Using birth control now? Here’s how this can affect your fertility down the road.
Women predominantly use birth control to avoid getting pregnant, but many of us also enjoy the side benefits that we get from birth control, such as: clearer skin, less painful cramps, and the ability to know exactly when our periods will come.
But here’s something that all women hoping to get pregnant in the future should know: using birth control masks potential fertility issues, and makes it harder for you to get pregnant down the road. In this blog post, we share three reasons why using birth control today is detrimental to your fertility in time to come. Read on to find out more!
#1: Using birth control masks fertility issues
If you’ve read our article 5 Physical Fertility Signs That Indicate You’ll Have An Easy Time Getting Pregnant, you’ll know that women who have regular cramps (that aren’t exceedingly painful) and average flows tend to get pregnant more easily.
For those using birth control, though, the above signs are no longer indicative of your fertility. Why is this the case? Well, birth control helps you “regulate” your period, and also makes your flow more manageable. Bearing this in mind, it might mask symptoms such as severe cramps, excessive bleeding, or irregular and absent periods, all of which might point to larger fertility problems such as polycystic ovarian syndrome (PCOS), endometriosis, and more.

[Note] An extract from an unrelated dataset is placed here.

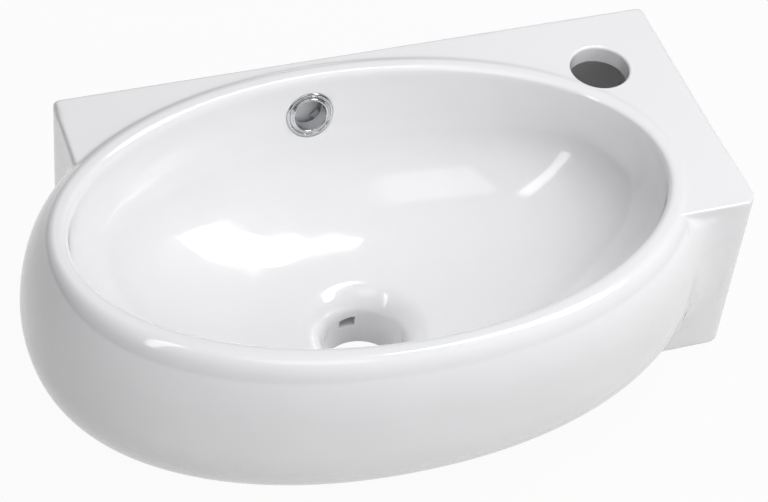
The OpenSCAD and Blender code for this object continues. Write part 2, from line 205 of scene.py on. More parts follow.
class Form:
    """The basin's surfaces as formulas: ovals for the body and the bowl, and a distance field."""

    # Superellipse powers: 2 is round, more is fuller, less is leaner
    lip, shoulder, shoulder_front, belly, square = 3.0, 1.8, 2.2, 2.0, 2.1
    bowl_round, recess_round = 2.1, 1.7

    def __init__(self, s):
        self.s = s
        self.crest_z = s.deck_z + (s.rise_left + s.rise_right) / 2
        self.slope = (s.rise_right - s.rise_left) / (2 * s.rim_a)
        self.wall_z = self.crest_z - s.roll_h
        self.throat_z = s.recess_z - s.recess_h
        self.slot_top = self.throat_z - 0.004
        self.waste_x, self.waste_y = s.rim_x - s.waste_dx, s.rim_y - s.waste_dy
        self.rim_out = self.rim_oval(s.land / 2)

    def rim_oval(self, grow):
        s = self.s
        return np.array([s.rim_x, s.rim_y, s.rim_a + grow, s.rim_b + grow, 2])

    def wall_oval(self, grow):
        return self.rim_oval(grow - self.s.roll_w)

    def body_oval(self, grow):
        s = self.s
        a, b = s.rim_a + s.bulge_long + grow, s.rim_b + s.bulge_short + grow
        return np.array([s.rim_x + s.body_dx, s.rim_y + s.body_dy, a, b, self.square])

    def foot_oval(self, grow):
        s = self.s
        a, b = s.foot_a + grow, s.foot_b + grow
        return np.array([s.rim_x, s.rim_y + s.foot_dy, a, b, self.square])

    def waste_oval(self, r):
        return np.array([self.waste_x, self.waste_y, r, r, 2])

    def bowl_oval(self, turn, skin):
        left = math.cos(turn) ** (2 / self.bowl_round) if turn < math.pi / 2 else 0.0
        return mix(self.wall_oval(skin), self.waste_oval(self.s.recess_r + skin), 1 - left)

    def bowl_z(self, turn, skin):
        deep = self.wall_z - self.s.recess_z + skin
        return self.wall_z - deep * math.sin(turn) ** (2 / self.bowl_round)

    def ring(self, oval, z, t, lean=0.0):
        x, y = oval_points(oval, t)
        return np.stack([x, y, z + lean * self.slope * (x - self.s.rim_x)], axis=-1)

    def bowl_rows(self, t):
        """Rings from the crest down into the waste hole."""
        s, rows = self.s, []
        for turn in np.radians(np.linspace(90, 0, 19)):
            wide, high = corner(turn, self.lip)
            oval = mix(self.wall_oval(0), self.rim_oval(-s.land / 2), 1 - wide)
            rows.append(self.ring(oval, mix(self.wall_z, self.crest_z, high), t, high))
        for turn in np.radians(np.linspace(0, 90, 33)[1:]):
            rows.append(self.ring(self.bowl_oval(turn, 0), self.bowl_z(turn, 0), t))
        for turn in np.radians(np.linspace(90, 0, 17)[1:]):
            wide, high = corner(turn, self.recess_round)
            z = mix(self.throat_z - s.throat_lip, s.recess_z, high)
            rows.append(self.ring(self.waste_oval(mix(s.recess_r, s.waste_r, wide)), z, t))
        for z in (-0.045, s.foot_z + 0.001):
            rows.append(self.ring(self.waste_oval(s.waste_r), z, t))
        return rows

    def body_rows(self, inset, t):
        """Rings of the outer body from the foot up, drawn in for its hollow."""
        s, rows = self.s, []
        for turn in np.radians(np.linspace(90, 7.5, 12)):
            left, down = corner(turn, self.belly)
            oval = mix(self.body_oval(-inset), self.foot_oval(-inset), 1 - left)
            z = s.widest_z - (s.widest_z - s.foot_z - inset) * down
            rows.append(self.ring(oval, z, t))
        for turn in np.radians(np.linspace(90, 0, 13)):
            left, gone = corner(turn, self.shoulder)
            oval = mix(self.rim_oval(s.land / 2 - inset), self.body_oval(-inset), gone)
            z = s.widest_z + (self.crest_z - s.widest_z - inset) * left
            rows.append(self.ring(oval, z, t, left))
        return rows

    def back_point(self, turn):
        """Point on the bowl's back line, as (y, z)."""
        oval = self.bowl_oval(turn, 0)
        return np.array([oval[1] + oval[3], self.bowl_z(turn, 0)])

    def back_dir(self, turn):
        half_degree = 0.0087
        d = self.back_point(turn + half_degree) - self.back_point(turn - half_degree)
        return d / np.linalg.norm(d)

    def back_out(self, turn, depth):
        """Point at a depth behind the bowl's back line."""
        d = self.back_dir(turn)
        return self.back_point(turn) + depth * np.array([-d[1], d[0]])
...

#2: Using birth control reduces the antioxidants in your body
Antioxidants defend our cells from damage caused by free radicals; they don’t just aid our general well-being, but also help to boost ovarian health. If you’re hoping to have a child someday, you’ll want to ensure that your body has high levels of antioxidants, so that you’ve got a good chance of getting pregnant.
Unfortunately, several studies (including this study published in the Obstetrics and Gynecology International journal) show that women using the pill have lower levels of CoQ10 and other antioxidants. And according to this other study, suboptimal CoQ10 levels results in age-associated egg deficits, making it difficult for women to get pregnant.
#3: Using birth control makes your uterine lining thinner
According to this study published in the Obstetrics & Gynecology journal, long term use of birth control can potentially affect optimal endometrial growth. If you’ve only been taking the pill for a year or two, you’re off the hook, but if you’ve been doing so religiously for five years now, it’s likely that your uterine lining is thinner than normal.
How does this impact your fertility? Well, when your uterine lining is thin, this makes it more difficult to achieve implantation. This is true for both couples who are trying naturally and couples who are undergoing IVF – in fact, gynaes typically measure the thickness of an IVF patient’s uterine lining prior to the embryo transfer, and they will advise their patients to try and build up their lining before proceeding with the transfer if necessary.